In today’s Times (London), Putin gives a jarring interview.
“I am not President of the Russian Federation to bring our country to the brink of catastrophe, on the contrary,” he said at the start of an interview on Friday night that continued until nearly midnight.
“Of course, I am a pure and absolute democrat,” he said. “But you know what the problem is – not a problem, a real tragedy – that I am alone. There are no such pure democrats in the world. Since Mahatma Gandhi, there has been no one…”

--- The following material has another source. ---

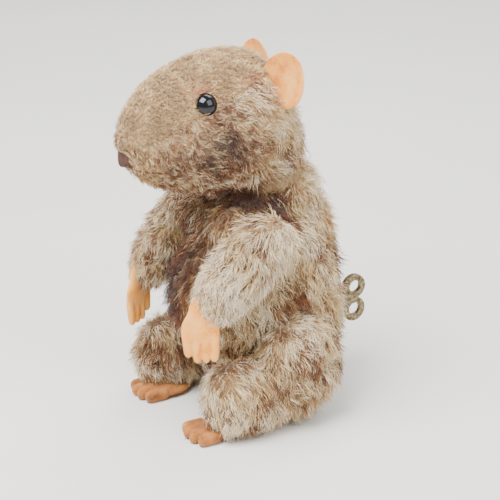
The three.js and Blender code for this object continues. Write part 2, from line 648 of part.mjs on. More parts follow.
// The mainspring: a flat spiral strip from near the arbor to the inside of the frame.
const SPRING = { inner: 2.6, outer: 8.2, turns: 3.5, strip: 0.5, y: 9.6, width: 4.4 };
function springShape() {
  const steps = SPRING.turns * 12;
  const at = (t, offset) => {
    const radius = THREE.MathUtils.lerp(SPRING.inner, SPRING.outer, t) + offset;
    const angle = t * SPRING.turns * Math.PI * 2;
    return new THREE.Vector2(radius * Math.cos(angle), radius * Math.sin(angle));
  };
  const out = Array.from({ length: steps + 1 }, (_, i) => at(i / steps, SPRING.strip / 2));
  const back = Array.from({ length: steps + 1 }, (_, i) => at(1 - i / steps, -SPRING.strip / 2));
  return new THREE.Shape([...out, ...back]);
}
onArbor('mainspring', springShape(), SPRING.y, SPRING.width, KEY_AXIS, BLUED_STEEL);

const arborEnd = BACK_PLATE_Y + PLATE_THICKNESS + 0.5;
add('winding_arbor', rod('y', WINDING_ARBOR_RADIUS, -0.8, 29, KEY_AXIS, 12), STEEL);
add('crank_arbor', rod('y', ARBOR_RADIUS, -2, arborEnd, CRANK_AXIS, 12), STEEL);
add('fly_arbor', rod('y', ARBOR_RADIUS, -0.5, arborEnd, FLY_AXIS, 12), STEEL);

// The fly: two vanes on a hub, an air brake that sets the speed.
const fly = solid(rod('y', 1.7, 10.4, 13.6, FLY_AXIS, 12))
  .add(solid(box(FLY_AXIS.x - 4.3, FLY_AXIS.x + 4.3, 10.4, 13.6, FLY_AXIS.z - 0.3, FLY_AXIS.z + 0.3)))
  .subtract(solid(rod('y', arborBore, 9, 15, FLY_AXIS, 12)));
add('fly_vane', fly, TINPLATE);

// The crank disc, with the pin that drives the link riveted into it. The pin's end stops
// just short of the link's eye.
const discFront = -3;
const crank = solid(rod('y', 4.4, discFront + 0.9, -1.1, CRANK_AXIS, 20))
  .subtract(solid(rod('y', arborBore, -2.05, 0, CRANK_AXIS, 12)))
  .add(solid(rod('y', 0.7, LINK_Y + LINK_RADIUS + GAP, -1.6, { x: LINK_X, z: crankPinZ }, 10)));
add('crank_disc', crank, BRASS);

// ---- Winding key --------------------------------------------------------------------

// Two flat loops side by side on a socket that fits the winding arbor's end.
const KEY_HALF_HEIGHT = 7.2;
const KEY_SHEET = 1.4;
const LOOP_RADIUS = 3.7;
function keyWing() {
  const loops = [1, -1].map((end) => {
    const outline = new THREE.Shape().absellipse(
      KEY_BACK - LOOP_RADIUS, end * (KEY_HALF_HEIGHT - LOOP_RADIUS), LOOP_RADIUS, LOOP_RADIUS, 0, Math.PI * 2,
    );
    outline.holes.push(new THREE.Path().absellipse(
      KEY_BACK - LOOP_RADIUS + 0.2, end * (KEY_HALF_HEIGHT - LOOP_RADIUS), 1.9, 1.9, 0, Math.PI * 2, true,
    ));
    const sheet = { depth: KEY_SHEET, bevelEnabled: false, curveSegments: 10 };
    return solid(new THREE.ExtrudeGeometry(outline, sheet));
  });
  const waist = solid(box(31, KEY_BACK - 2.2, -1.3, 1.3, 0, KEY_SHEET));
  return loops[0].add(loops[1]).add(waist);
}
const wing = geometryOf(keyWing())
  .translate(0, 0, -KEY_SHEET / 2)
  .applyMatrix4(new THREE.Matrix4().makeBasis(
    new THREE.Vector3(0, 1, 0), new THREE.Vector3(0, 0, 1), new THREE.Vector3(1, 0, 0),
  ))
  .translate(0, 0, KEY_AXIS.z);
const key = solid(wing)
  .add(solid(rod('y', 2.5, 23, 33.5, KEY_AXIS)))
  .subtract(solid(rod('y', WINDING_ARBOR_RADIUS + GAP, 20, 29 + GAP, KEY_AXIS, 12)));
add('winding_key', key, AGED_STEEL);

export default mouse;
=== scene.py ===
"""Clockwork plush mouse: covers, pile, felt, glass, thread and metal round its movement."""
import json
import math

import bmesh
import bpy
import numpy as np
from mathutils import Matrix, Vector, noise
from mathutils.kdtree import KDTree


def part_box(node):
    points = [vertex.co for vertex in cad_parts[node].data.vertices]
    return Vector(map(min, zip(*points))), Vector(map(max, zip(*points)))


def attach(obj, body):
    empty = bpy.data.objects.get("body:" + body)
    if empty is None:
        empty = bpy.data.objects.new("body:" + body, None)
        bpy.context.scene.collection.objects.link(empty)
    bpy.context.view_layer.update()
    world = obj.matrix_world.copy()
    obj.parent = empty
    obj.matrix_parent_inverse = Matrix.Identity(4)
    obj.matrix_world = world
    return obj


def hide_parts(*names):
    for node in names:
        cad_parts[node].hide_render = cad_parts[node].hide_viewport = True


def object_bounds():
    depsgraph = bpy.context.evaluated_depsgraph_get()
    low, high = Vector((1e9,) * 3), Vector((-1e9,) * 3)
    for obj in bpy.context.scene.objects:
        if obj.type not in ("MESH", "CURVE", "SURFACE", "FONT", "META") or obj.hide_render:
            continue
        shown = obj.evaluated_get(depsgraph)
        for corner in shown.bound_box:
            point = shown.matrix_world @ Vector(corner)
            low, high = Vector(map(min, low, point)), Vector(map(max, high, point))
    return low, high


bl_info = {
    "name": "Clockwork Mouse",
    "version": (1, 0, 0),
    "blender": (4, 5, 0),
    "location": "View3D > Sidebar > Mouse",
    "description": "Builds the soft and hard pieces of a clockwork plush mouse",
    "category": "Add Mesh",
}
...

Mr Putin argued that “an arms race is unfolding”, but blamed the US for starting it by quitting the 1972 Anti-Ballistic Missile Treaty in 2002, planning to deploy missiles in outer space and developing smaller nuclear weapons. He cautioned that “we do not want to use our resources” for an arms race and that “we will find an asymmetric answer”, pointing missiles at Europe or declining to cut conventional forces near Europe. “Of course, we are returning to that time” when Russian missiles were aimed directly at Europe, he said. Nor did he offer hopes of gentler treatment for Russia’s neighbours with whom he has picked recent fights.
In sum: I am not surprised by the recent bellicose rhetoric of Vladimir Putin, and I don’t consider it to be empty. Rough seas ahead.